Protection And Proper Use Of Company Assets:

All directors should perform their duties in a manner that protects the Company's assets and ensures their efficient use. All Company assets should be used for legitimate business purposes.

Accounting Complaints:

The Audit Committee of the Board of Directors are responsible for establishing procedures for the receipt, retention and treatment of complaints regarding accounting, internal accounting controls, or auditing matters. Directors who have concerns or complaints regarding such matters are encouraged to promptly submit those concerns or complaints to the Compliance Officer, subject to its duties arising under applicable law, regulations and legal proceedings, will treat such submissions confidentially. Such concerns or complaints may be made anonymously.
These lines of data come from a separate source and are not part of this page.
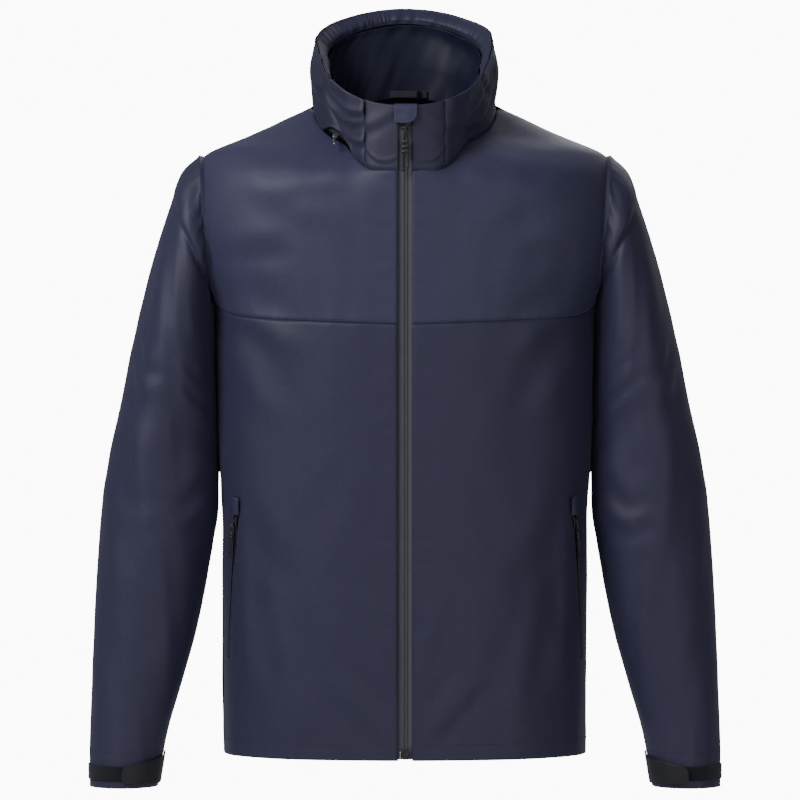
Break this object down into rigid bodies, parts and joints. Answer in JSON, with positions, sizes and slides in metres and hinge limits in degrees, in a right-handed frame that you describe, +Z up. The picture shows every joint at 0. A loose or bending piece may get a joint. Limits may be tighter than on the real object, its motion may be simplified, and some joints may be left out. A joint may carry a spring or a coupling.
{
  "type": "foul weather jacket",
  "caption": "Hip-length sailing jacket with a high collar holding a stowed hood, a full-length front zip, zipped hand pockets and cuffs closed by hook-and-loop tabs.",
  "frame": {"origin": "the inner face of the hanging loop at the back of the neck", "axes": "+Z up along the body, the front faces -Y, +X towards the wearer's left"},
  "size_m": [0.7254, 0.2932, 0.9019],
  "materials": {
    "shell_cloth": "satin",
    "lining_satin": "satin",
    "zip_tape": "matte",
    "black_plastic": "satin",
    "pull_cord": "matte",
    "hook_and_loop": "matte",
    "silver_metal": "satin"
  },
  "bodies": {
    "root": {"back_body": "shell_cloth", "back_hem_facing": "shell_cloth", "back_lining": "lining_satin", "back_yoke": "shell_cloth", "collar_lining": "lining_satin", "collar_outer": "shell_cloth", "collar_top_band": "shell_cloth", "hanger_loop": "shell_cloth", "hood_zip_chain": "black_plastic", "left_collar_front": "shell_cloth", "left_front_body": "shell_cloth", "left_front_lining": "lining_satin", "left_front_yoke": "shell_cloth", "left_hem_facing": "shell_cloth", "left_pocket_bag": "lining_satin", "left_pocket_zip_garage": "shell_cloth", "left_pocket_zip_tape": "zip_tape", "left_top_stop": "black_plastic", "left_zip_coil": "black_plastic", "left_zip_tape": "zip_tape", "right_collar_front": "shell_cloth", "right_front_body": "shell_cloth", "right_front_lining": "lining_satin", "right_front_yoke": "shell_cloth", "right_hem_facing": "shell_cloth", "right_pocket_bag": "lining_satin", "right_pocket_zip_garage": "shell_cloth", "right_pocket_zip_tape": "zip_tape", "right_top_stop": "black_plastic", "right_zip_coil": "black_plastic", "right_zip_tape": "zip_tape", "storm_flap": "shell_cloth", "stowed_hood": "shell_cloth", "zip_insertion_pin": "silver_metal", "zip_retainer_box": "black_plastic"},
    "main_slider": {"main_zip_slider": "black_plastic"},
    "main_pull": {"main_zip_pull_cord": "pull_cord", "main_zip_pull_grip": "black_plastic"},
    "left_pocket_slider": {"left_pocket_zip_slider": "black_plastic"},
    "right_pocket_slider": {"right_pocket_zip_slider": "black_plastic"},
    "left_pocket_pull": {"left_pocket_zip_pull": "black_plastic"},
    "right_pocket_pull": {"right_pocket_zip_pull": "black_plastic"},
    "hood_slider": {"hood_zip_slider": "black_plastic"},
    "hood_pull": {"hood_zip_pull": "silver_metal"},
    "chin_flap": {"chin_guard": "shell_cloth"},
    "left_arm": {"left_sleeve": "shell_cloth", "left_sleeve_lining": "lining_satin", "left_cuff_facing": "shell_cloth", "left_cuff_loop_strip": "hook_and_loop"},
    "left_tab": {"left_cuff_tab": "shell_cloth", "left_cuff_hook_patch": "hook_and_loop"},
    "right_arm": {"right_sleeve": "shell_cloth", "right_sleeve_lining": "lining_satin", "right_cuff_facing": "shell_cloth", "right_cuff_loop_strip": "hook_and_loop"},
    "right_tab": {"right_cuff_tab": "shell_cloth", "right_cuff_hook_patch": "hook_and_loop"}
  },
  "joints": [
    {"name": "main_zip_slide", "type": "slide", "parent": "root", "child": "main_slider", "axis": [0, 0, -1], "range_m": [0, 0.69]},
    {"name": "main_pull_swing", "type": "hinge", "parent": "main_slider", "child": "main_pull", "pos_m": [0, -0.1925, -0.052], "axis": [-1, 0, 0], "range_deg": [0, 140]},
    {"name": "chin_guard_fold", "type": "hinge", "parent": "root", "child": "chin_flap", "pos_m": [0, -0.1915, -0.0242], "axis": [-1, 0, 0], "range_deg": [0, 170]},
    {"name": "hood_zip_run", "type": "hinge", "parent": "root", "child": "hood_slider", "pos_m": [0, -0.0625, -0.01689], "axis": [0, 0.515, -0.8572], "range_deg": [0, 270]},
    {"name": "hood_pull_swing", "type": "hinge", "parent": "hood_slider", "child": "hood_pull", "pos_m": [-0.08002, -0.13626, -0.05497], "axis": [-1, 0, 0], "range_deg": [0, 80]},
    {"name": "left_pocket_zip_slide", "type": "slide", "parent": "root", "child": "left_pocket_slider", "axis": [0.0607, 0.1349, -0.989], "range_m": [0, 0.148]},
    {"name": "left_pocket_pull_swing", "type": "hinge", "parent": "left_pocket_slider", "child": "left_pocket_pull", "pos_m": [0.19733, -0.12488, -0.49855], "axis": [-0.4714, -0.8695, -0.1475], "range_deg": [0, 120]},
    {"name": "left_sleeve_lift", "type": "hinge", "parent": "root", "child": "left_arm", "pos_m": [0.236, -0.0505, -0.073], "axis": [0, -1, 0], "range_deg": [0, 60]},
    {"name": "left_cuff_tab_peel", "type": "hinge", "parent": "left_arm", "child": "left_tab", "pos_m": [0.27467, -0.08169, -0.7689], "axis": [0.1546, -0.1, -0.9829], "range_deg": [0, 90]},
    {"name": "right_pocket_zip_slide", "type": "slide", "parent": "root", "child": "right_pocket_slider", "axis": [-0.0607, 0.1349, -0.989], "range_m": [0, 0.148]},
    {"name": "right_pocket_pull_swing", "type": "hinge", "parent": "right_pocket_slider", "child": "right_pocket_pull", "pos_m": [-0.19733, -0.12488, -0.49855], "axis": [-0.4714, 0.8695, 0.1475], "range_deg": [0, 120]},
    {"name": "right_sleeve_lift", "type": "hinge", "parent": "root", "child": "right_arm", "pos_m": [-0.236, -0.0505, -0.073], "axis": [0, 1, 0], "range_deg": [0, 60]},
    {"name": "right_cuff_tab_peel", "type": "hinge", "parent": "right_arm", "child": "right_tab", "pos_m": [-0.27467, -0.08169, -0.7689], "axis": [0.1546, 0.1, 0.9829], "range_deg": [0, 90]}
  ]
}
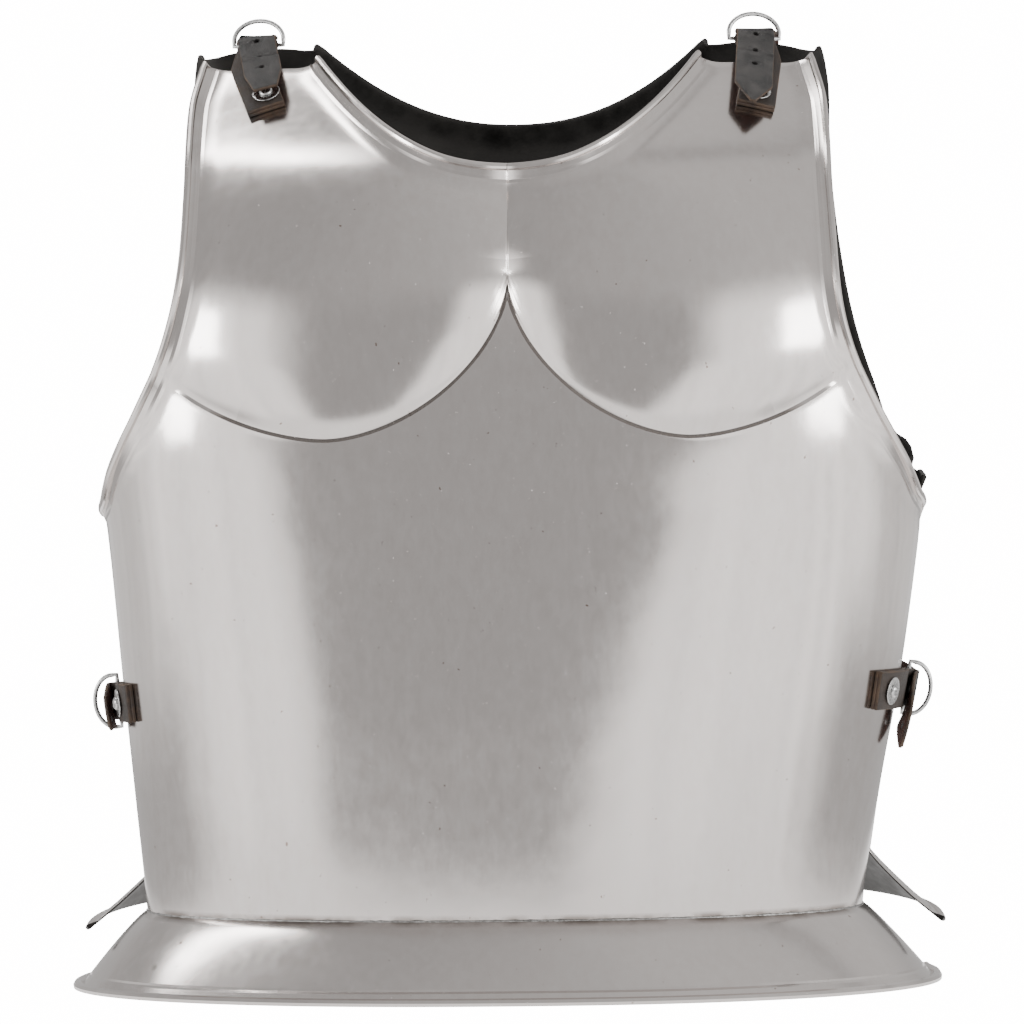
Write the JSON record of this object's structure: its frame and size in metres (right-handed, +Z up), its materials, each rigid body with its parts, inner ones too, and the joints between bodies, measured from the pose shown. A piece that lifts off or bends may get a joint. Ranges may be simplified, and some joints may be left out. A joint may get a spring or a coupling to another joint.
{
  "type": "steel cuirass",
  "caption": "Steel cuirass: a breastplate with embossed pectorals and a flared waist flange, strapped to a backplate with leather straps and D-rings.",
  "frame": {"origin": "on the ground, under the middle of the width and of the depth", "axes": "+Z up, -Y the front of the chest, +X the wearer's left"},
  "size_m": [0.46, 0.3004, 0.5083],
  "materials": {
    "steel": "polished sheet steel, blackened inside",
    "bright_steel": "bright steel wire, rivets and washers",
    "strap_leather": "black oiled leather with brown flesh side",
    "tab_leather": "dark brown leather, worn black"
  },
  "bodies": {
    "root": {"breastplate": "steel", "backplate": "steel", "shoulder_left_tab": "tab_leather", "shoulder_left_ring": "bright_steel", "shoulder_left_strap": "strap_leather", "shoulder_left_tab_rivet": "bright_steel", "shoulder_left_tab_washer": "bright_steel", "shoulder_left_strap_rivet": "bright_steel", "shoulder_left_strap_washer": "bright_steel", "shoulder_right_tab": "tab_leather", "shoulder_right_ring": "bright_steel", "shoulder_right_strap": "strap_leather", "shoulder_right_tab_rivet": "bright_steel", "shoulder_right_tab_washer": "bright_steel", "shoulder_right_strap_rivet": "bright_steel", "shoulder_right_strap_washer": "bright_steel", "side_left_tab": "tab_leather", "side_left_ring": "bright_steel", "side_left_strap": "strap_leather", "side_left_tab_rivet": "bright_steel", "side_left_tab_washer": "bright_steel", "side_left_strap_rivet": "bright_steel", "side_left_strap_washer": "bright_steel", "side_right_tab": "tab_leather", "side_right_ring": "bright_steel", "side_right_strap": "strap_leather", "side_right_tab_rivet": "bright_steel", "side_right_tab_washer": "bright_steel", "side_right_strap_rivet": "bright_steel", "side_right_strap_washer": "bright_steel"}
  },
  "joints": []
}
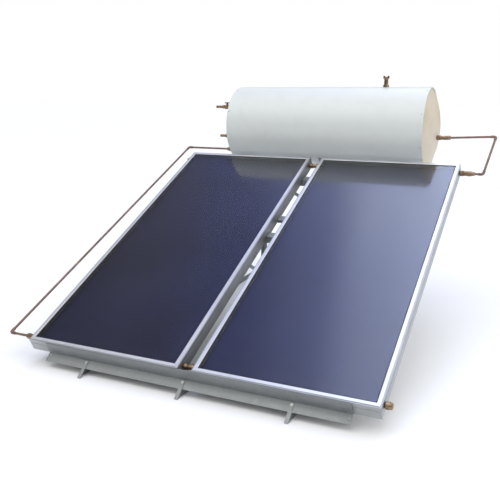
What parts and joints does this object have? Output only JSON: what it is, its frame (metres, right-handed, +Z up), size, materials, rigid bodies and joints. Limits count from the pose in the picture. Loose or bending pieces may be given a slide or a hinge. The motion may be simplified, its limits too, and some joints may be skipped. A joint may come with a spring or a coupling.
{
  "type": "solar water heater",
  "caption": "Thermosyphon solar water heater: tilted flat-plate glazed collectors on a steel stand feed a white horizontal storage tank through copper pipes.",
  "frame": {"origin": "on the ground under the middle of the heater's bounding box", "axes": "+X along the tank and across the collectors, +Y from the collectors' low front edge back to the tank, +Z up"},
  "size_m": [2.4806, 2.5974, 1.6474],
  "materials": {
    "casing_aluminium": "mill finish",
    "bead_aluminium": "bright satin",
    "back_sheet": "rolled sheet",
    "mineral_wool": "loose fibre",
    "absorber_coating": "selective coating, satin",
    "copper": "weathered copper",
    "solar_glass": "low-iron tempered glass",
    "black_rubber": "matt",
    "brass": "dull brass",
    "galvanised_steel": "galvanised",
    "zinc_fastener": "zinc plated",
    "white_paint": "satin white",
    "cap_plastic": "fine matt",
    "tank_enamel": "vitreous enamel",
    "foam": "rigid foam",
    "heater_metal": "satin",
    "anode_metal": "cast",
    "valve_chrome": "polished",
    "handle_metal": "dark satin"
  },
  "bodies": {
    "heater": {"anode_rod": "anode_metal", "base_rails": "galvanised_steel", "cold_inlet": "brass", "collector_clamps": "galvanised_steel", "crossbars": "galvanised_steel", "diagonal_struts": "galvanised_steel", "flow_elbows": "copper", "flow_pipe": "copper", "flow_tank_fitting": "brass", "flow_union": "brass", "frame_bolts": "zinc_fastener", "front_feet": "galvanised_steel", "front_rail": "galvanised_steel", "gusset_plates": "galvanised_steel", "header_grommets": "black_rubber", "header_unions": "brass", "hot_valve_body": "brass", "immersion_heater": "heater_metal", "inclined_rails": "galvanised_steel", "inner_tank": "tank_enamel", "left_absorber_plate": "absorber_coating", "left_back_sheet": "back_sheet", "left_end_rails": "casing_aluminium", "left_glass": "solar_glass", "left_glass_gasket": "black_rubber", "left_glazing_bead": "bead_aluminium", "left_headers": "copper", "left_insulation": "mineral_wool", "left_riser_tubes": "copper", "left_side_rails": "casing_aluminium", "lower_header_cap": "brass", "rear_braces": "galvanised_steel", "rear_legs": "galvanised_steel", "relief_valve_body": "brass", "return_elbows": "copper", "return_pipe": "copper", "return_tank_fitting": "brass", "return_union": "brass", "right_absorber_plate": "absorber_coating", "right_back_sheet": "back_sheet", "right_end_rails": "casing_aluminium", "right_glass": "solar_glass", "right_glass_gasket": "black_rubber", "right_glazing_bead": "bead_aluminium", "right_headers": "copper", "right_insulation": "mineral_wool", "right_riser_tubes": "copper", "right_side_rails": "casing_aluminium", "tank_bearers": "galvanised_steel", "tank_cap_left": "cap_plastic", "tank_cap_right": "cap_plastic", "tank_foam": "foam", "tank_jacket": "white_paint", "tank_saddles": "galvanised_steel", "upper_header_cap": "brass"},
    "relief_knob": {"relief_valve_knob": "brass"},
    "relief_spindle": {"relief_valve_spindle": "brass"},
    "hot_valve": {"hot_valve_ball": "valve_chrome", "hot_valve_handle": "handle_metal"}
  },
  "joints": [
    {"name": "relief_knob_turn", "type": "hinge", "parent": "heater", "child": "relief_knob", "pos_m": [0.436, 1.001, 1.6184], "axis": [0, 0, 1], "range_deg": [0, 90], "stiffness_Nm_per_rad": 0.02},
    {"name": "relief_spindle_lift", "type": "slide", "parent": "heater", "child": "relief_spindle", "axis": [0, 0, 1], "range_m": [0, 0.0031]},
    {"name": "hot_valve_turn", "type": "hinge", "parent": "heater", "child": "hot_valve", "pos_m": [-0.798, 0.862, 1.4154], "axis": [0, 0, 1], "range_deg": [0, 90]}
  ],
  "couplings": [
    {"joint": "relief_spindle_lift", "follows": "relief_knob_turn", "m_per_rad": 0.0019099}
  ]
}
Reporting Any Illegal Or Unethical Behavior:

Directors are encouraged to promptly contact the Chairman of the Board or the Compliance Officer if the director believes that he or she has observed illegal or unethical behavior by any employee, officer, or director, or by anyone purporting to be acting on Company's behalf and, the reporting director has any doubt about the best course of action in a particular situation. Any such reports may be made anonymously. Confidentiality will be maintained, to the extent permitted by law.

Public Company Reporting:

As public companies, it is of critical importance that the Company's filings with the Registrar of Companies, Stock Exchanges and Securities and Exchange Board of India be full, fair, accurate, timely, and understandable. Directors may be asked to provide information necessary to assure that the Company's public reports meet these requirements. The Company expects its directors to take this responsibility very seriously and to provide prompt and accurate answers to inquiries related to the Company's public disclosure requirements.

Amendment, Modification And Waiver:

This Code may be amended, modified, or waived by the Company's Board of Directors, subject to the disclosure and other provisions of the Securities and Exchange Board of India, and the rules there under and the applicable rules of the Bombay Stock Exchange Limited.